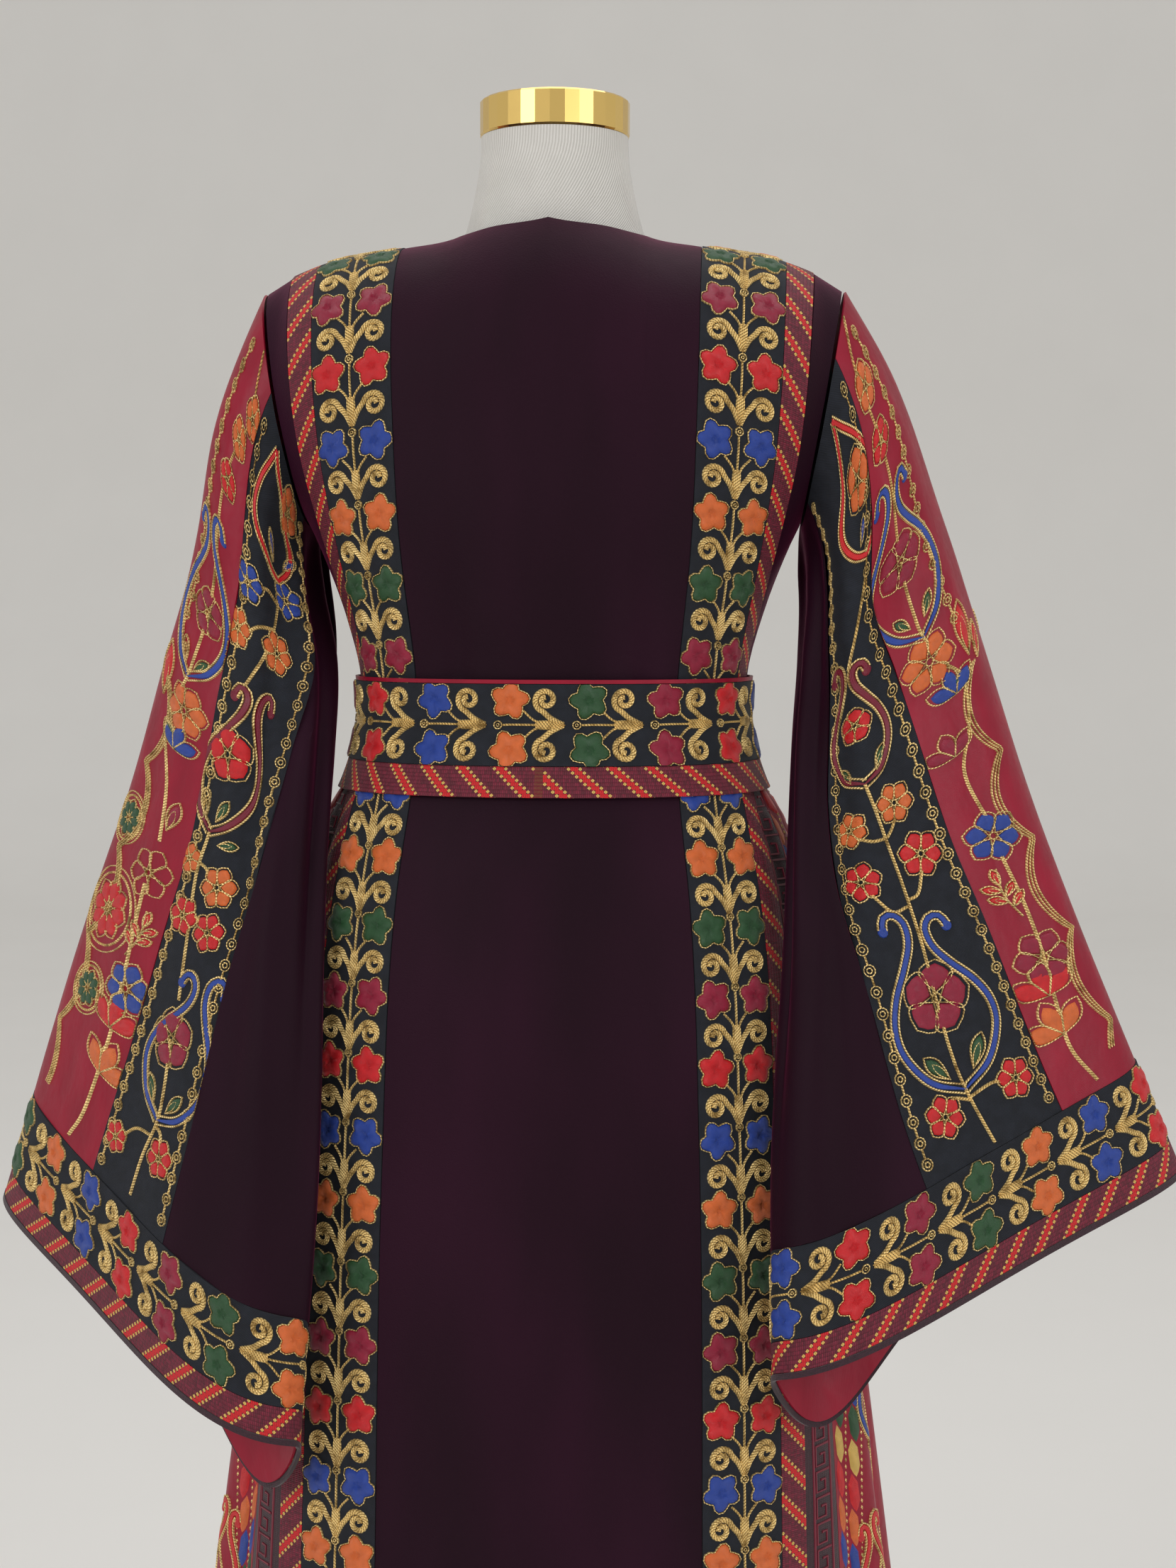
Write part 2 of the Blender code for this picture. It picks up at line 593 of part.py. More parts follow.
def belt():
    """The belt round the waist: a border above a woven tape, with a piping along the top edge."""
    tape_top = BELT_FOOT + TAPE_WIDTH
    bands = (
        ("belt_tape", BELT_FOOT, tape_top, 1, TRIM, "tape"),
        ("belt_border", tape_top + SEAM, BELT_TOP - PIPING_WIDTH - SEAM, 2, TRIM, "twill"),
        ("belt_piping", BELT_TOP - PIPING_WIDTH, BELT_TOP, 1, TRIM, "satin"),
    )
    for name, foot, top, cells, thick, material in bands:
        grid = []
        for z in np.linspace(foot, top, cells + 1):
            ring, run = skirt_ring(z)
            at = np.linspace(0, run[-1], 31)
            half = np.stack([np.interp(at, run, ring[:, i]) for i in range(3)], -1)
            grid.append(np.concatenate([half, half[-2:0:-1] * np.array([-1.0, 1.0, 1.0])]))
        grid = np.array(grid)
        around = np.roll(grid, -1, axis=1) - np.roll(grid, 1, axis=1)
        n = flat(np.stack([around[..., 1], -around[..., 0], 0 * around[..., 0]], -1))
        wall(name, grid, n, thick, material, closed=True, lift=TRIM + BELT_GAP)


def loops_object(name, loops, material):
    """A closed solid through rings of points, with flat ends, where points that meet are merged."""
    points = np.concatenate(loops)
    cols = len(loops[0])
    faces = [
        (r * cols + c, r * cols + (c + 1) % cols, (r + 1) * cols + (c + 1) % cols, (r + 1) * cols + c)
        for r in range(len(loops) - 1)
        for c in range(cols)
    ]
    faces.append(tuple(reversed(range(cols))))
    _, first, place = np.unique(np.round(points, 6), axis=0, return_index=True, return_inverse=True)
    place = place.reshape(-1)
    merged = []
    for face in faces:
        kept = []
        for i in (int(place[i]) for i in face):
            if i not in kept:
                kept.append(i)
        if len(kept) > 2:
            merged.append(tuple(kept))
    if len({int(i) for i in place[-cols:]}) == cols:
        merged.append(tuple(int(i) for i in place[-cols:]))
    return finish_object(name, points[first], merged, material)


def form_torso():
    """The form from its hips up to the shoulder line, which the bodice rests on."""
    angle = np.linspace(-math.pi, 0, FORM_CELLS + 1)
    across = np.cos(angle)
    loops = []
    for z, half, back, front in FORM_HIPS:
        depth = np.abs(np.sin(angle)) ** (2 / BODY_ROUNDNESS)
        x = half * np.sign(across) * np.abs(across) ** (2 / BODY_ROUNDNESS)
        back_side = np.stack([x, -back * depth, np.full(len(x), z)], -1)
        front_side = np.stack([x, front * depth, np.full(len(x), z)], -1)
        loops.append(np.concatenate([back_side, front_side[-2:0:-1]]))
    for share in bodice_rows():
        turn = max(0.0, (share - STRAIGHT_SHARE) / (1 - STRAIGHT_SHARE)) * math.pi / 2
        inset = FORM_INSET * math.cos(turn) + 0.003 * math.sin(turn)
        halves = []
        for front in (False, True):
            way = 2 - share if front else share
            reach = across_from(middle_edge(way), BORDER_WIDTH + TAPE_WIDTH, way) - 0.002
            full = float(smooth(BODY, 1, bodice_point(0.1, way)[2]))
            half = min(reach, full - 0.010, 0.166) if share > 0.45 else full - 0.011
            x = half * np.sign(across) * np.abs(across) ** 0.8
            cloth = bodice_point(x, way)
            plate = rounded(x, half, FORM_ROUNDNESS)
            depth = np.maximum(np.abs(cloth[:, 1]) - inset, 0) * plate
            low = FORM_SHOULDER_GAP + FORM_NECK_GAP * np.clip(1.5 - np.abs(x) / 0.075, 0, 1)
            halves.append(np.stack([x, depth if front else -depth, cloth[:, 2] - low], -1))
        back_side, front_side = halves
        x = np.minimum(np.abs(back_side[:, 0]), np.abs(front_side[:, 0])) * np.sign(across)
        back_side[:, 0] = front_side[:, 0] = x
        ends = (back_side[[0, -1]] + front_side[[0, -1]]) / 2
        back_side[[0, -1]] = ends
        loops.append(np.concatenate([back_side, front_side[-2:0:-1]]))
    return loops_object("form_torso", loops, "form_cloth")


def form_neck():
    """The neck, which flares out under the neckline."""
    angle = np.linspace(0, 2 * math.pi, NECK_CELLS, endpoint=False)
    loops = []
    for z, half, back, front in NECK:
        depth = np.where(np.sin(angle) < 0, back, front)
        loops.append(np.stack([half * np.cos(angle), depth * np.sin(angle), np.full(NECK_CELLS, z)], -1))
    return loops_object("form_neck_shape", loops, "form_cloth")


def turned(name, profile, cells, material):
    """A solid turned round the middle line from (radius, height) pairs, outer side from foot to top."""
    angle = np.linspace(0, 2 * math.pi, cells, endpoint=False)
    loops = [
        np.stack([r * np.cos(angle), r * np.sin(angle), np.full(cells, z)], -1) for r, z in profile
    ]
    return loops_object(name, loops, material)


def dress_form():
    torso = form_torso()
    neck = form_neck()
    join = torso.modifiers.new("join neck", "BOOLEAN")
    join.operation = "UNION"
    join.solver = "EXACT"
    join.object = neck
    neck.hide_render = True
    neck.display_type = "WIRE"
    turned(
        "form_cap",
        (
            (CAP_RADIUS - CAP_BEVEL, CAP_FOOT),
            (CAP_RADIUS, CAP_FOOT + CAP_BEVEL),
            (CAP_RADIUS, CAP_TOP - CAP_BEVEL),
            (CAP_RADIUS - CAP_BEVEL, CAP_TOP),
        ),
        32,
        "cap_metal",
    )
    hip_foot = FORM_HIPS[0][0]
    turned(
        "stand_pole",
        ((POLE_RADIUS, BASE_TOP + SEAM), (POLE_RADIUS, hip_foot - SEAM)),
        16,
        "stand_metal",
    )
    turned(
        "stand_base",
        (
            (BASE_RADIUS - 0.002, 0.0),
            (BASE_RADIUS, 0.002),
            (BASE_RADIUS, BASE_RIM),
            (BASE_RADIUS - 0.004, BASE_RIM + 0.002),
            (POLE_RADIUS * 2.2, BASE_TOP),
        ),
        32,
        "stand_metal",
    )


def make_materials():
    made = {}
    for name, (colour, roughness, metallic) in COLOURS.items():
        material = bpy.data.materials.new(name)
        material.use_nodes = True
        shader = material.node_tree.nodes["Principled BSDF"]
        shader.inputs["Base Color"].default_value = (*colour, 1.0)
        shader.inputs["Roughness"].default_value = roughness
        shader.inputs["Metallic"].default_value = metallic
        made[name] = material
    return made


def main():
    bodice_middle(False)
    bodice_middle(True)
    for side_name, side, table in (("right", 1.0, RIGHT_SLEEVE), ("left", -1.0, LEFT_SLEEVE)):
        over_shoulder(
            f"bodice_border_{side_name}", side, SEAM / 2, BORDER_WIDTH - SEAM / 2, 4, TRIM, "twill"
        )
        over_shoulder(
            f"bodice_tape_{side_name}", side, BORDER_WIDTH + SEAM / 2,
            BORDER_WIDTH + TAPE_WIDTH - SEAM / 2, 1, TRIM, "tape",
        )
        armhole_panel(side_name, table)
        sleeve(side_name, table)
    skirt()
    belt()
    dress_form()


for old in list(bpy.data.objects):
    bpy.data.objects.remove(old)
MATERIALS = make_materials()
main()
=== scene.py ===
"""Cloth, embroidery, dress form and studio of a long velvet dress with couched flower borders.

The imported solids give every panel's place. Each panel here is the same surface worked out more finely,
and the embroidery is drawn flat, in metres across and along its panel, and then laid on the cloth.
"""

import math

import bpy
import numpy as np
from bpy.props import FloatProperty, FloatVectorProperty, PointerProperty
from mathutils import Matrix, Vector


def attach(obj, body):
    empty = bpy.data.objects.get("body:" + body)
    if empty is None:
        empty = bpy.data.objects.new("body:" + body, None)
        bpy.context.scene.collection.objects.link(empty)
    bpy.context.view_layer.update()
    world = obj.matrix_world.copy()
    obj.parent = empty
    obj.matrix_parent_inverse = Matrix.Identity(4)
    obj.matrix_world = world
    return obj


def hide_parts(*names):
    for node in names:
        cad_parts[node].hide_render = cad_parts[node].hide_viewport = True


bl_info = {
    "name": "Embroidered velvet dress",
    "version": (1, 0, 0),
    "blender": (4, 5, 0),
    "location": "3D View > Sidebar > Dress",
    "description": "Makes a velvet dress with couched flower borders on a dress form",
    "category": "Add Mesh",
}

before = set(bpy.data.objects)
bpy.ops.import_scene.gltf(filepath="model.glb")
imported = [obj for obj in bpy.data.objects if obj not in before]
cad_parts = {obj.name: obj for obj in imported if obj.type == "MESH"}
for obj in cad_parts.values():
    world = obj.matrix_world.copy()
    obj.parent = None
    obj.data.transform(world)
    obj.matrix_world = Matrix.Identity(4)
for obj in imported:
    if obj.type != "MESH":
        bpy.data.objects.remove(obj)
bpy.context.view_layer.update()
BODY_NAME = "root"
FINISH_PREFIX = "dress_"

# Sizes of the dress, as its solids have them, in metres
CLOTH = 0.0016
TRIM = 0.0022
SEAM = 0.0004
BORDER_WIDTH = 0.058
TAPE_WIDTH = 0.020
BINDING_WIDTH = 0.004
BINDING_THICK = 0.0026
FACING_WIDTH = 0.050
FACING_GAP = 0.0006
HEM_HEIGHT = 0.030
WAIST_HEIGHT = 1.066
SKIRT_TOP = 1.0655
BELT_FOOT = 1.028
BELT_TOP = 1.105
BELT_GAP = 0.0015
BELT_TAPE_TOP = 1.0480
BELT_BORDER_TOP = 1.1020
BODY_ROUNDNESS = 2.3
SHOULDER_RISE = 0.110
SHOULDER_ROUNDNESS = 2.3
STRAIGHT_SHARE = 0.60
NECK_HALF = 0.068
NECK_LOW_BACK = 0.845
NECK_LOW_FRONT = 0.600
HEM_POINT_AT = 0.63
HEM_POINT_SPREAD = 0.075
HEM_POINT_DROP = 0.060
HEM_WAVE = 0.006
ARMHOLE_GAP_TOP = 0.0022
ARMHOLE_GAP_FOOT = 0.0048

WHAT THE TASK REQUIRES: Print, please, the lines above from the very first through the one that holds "wall(name, grid, n, thick, material, closed=True, lift=TRIM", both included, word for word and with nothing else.

COMPLETED TASK:
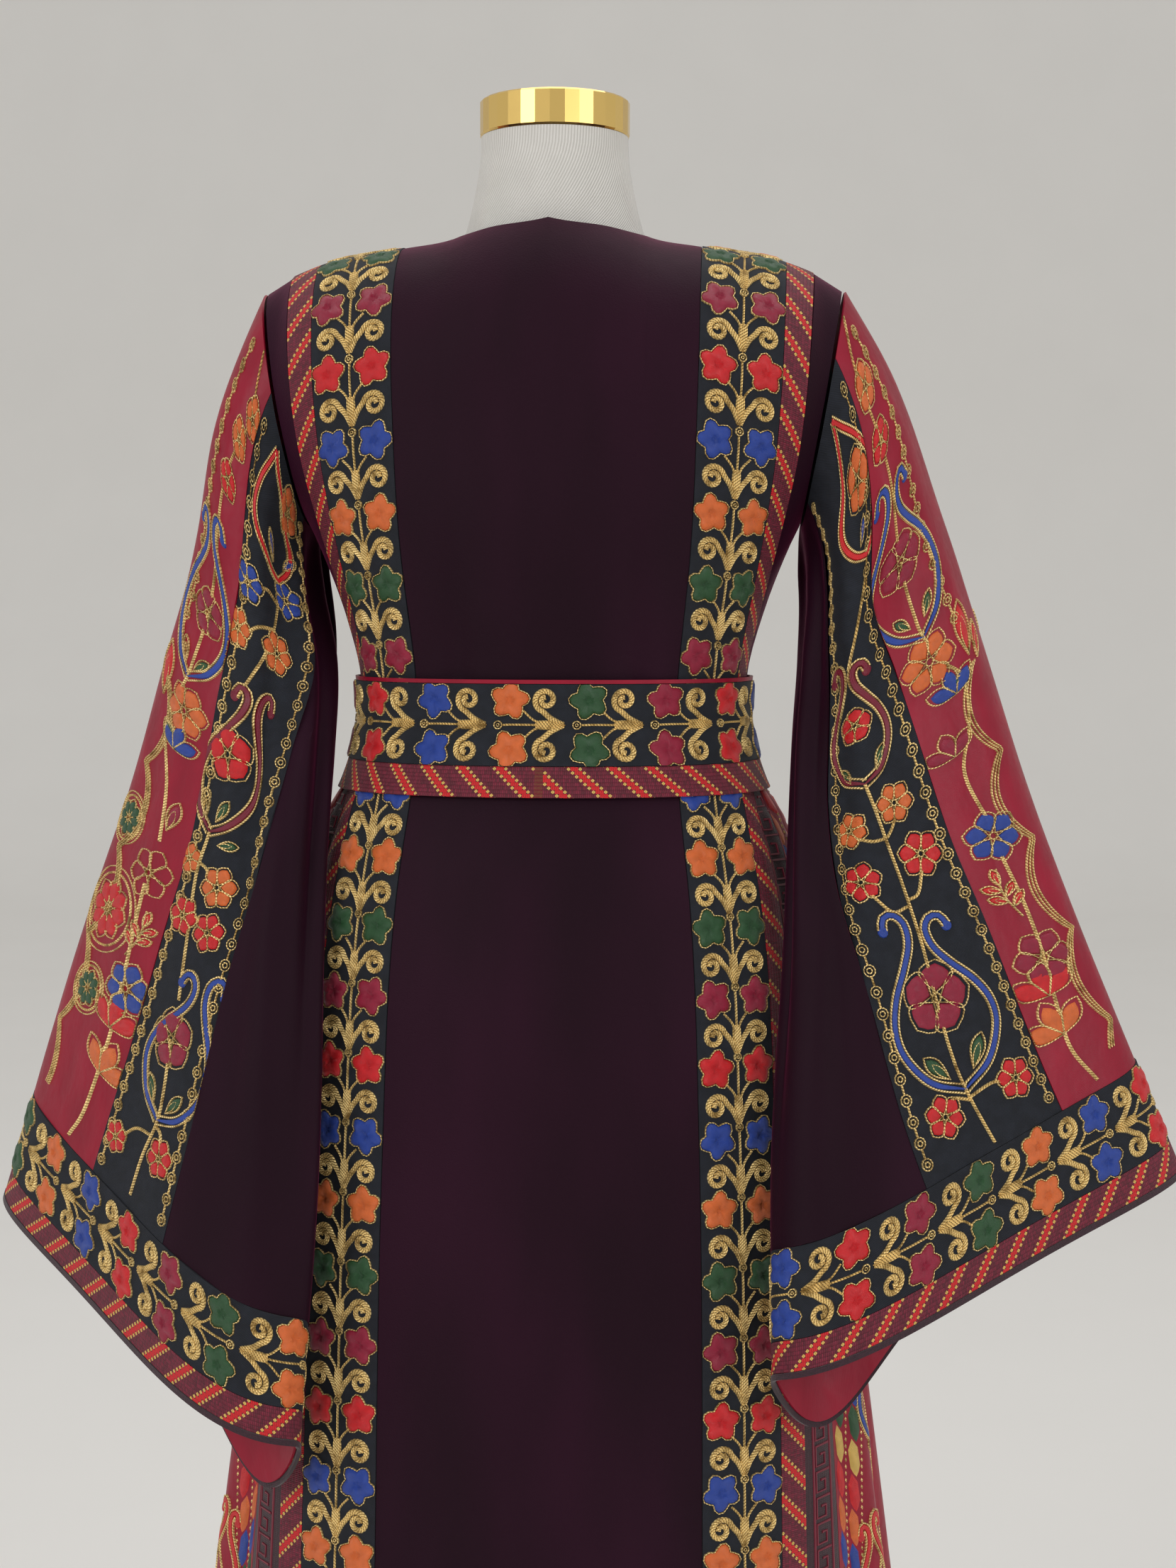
Write part 2 of the Blender code for this picture. It picks up at line 593 of part.py. More parts follow.
def belt():
    """The belt round the waist: a border above a woven tape, with a piping along the top edge."""
    tape_top = BELT_FOOT + TAPE_WIDTH
    bands = (
        ("belt_tape", BELT_FOOT, tape_top, 1, TRIM, "tape"),
        ("belt_border", tape_top + SEAM, BELT_TOP - PIPING_WIDTH - SEAM, 2, TRIM, "twill"),
        ("belt_piping", BELT_TOP - PIPING_WIDTH, BELT_TOP, 1, TRIM, "satin"),
    )
    for name, foot, top, cells, thick, material in bands:
        grid = []
        for z in np.linspace(foot, top, cells + 1):
            ring, run = skirt_ring(z)
            at = np.linspace(0, run[-1], 31)
            half = np.stack([np.interp(at, run, ring[:, i]) for i in range(3)], -1)
            grid.append(np.concatenate([half, half[-2:0:-1] * np.array([-1.0, 1.0, 1.0])]))
        grid = np.array(grid)
        around = np.roll(grid, -1, axis=1) - np.roll(grid, 1, axis=1)
        n = flat(np.stack([around[..., 1], -around[..., 0], 0 * around[..., 0]], -1))
        wall(name, grid, n, thick, material, closed=True, lift=TRIM + BELT_GAP)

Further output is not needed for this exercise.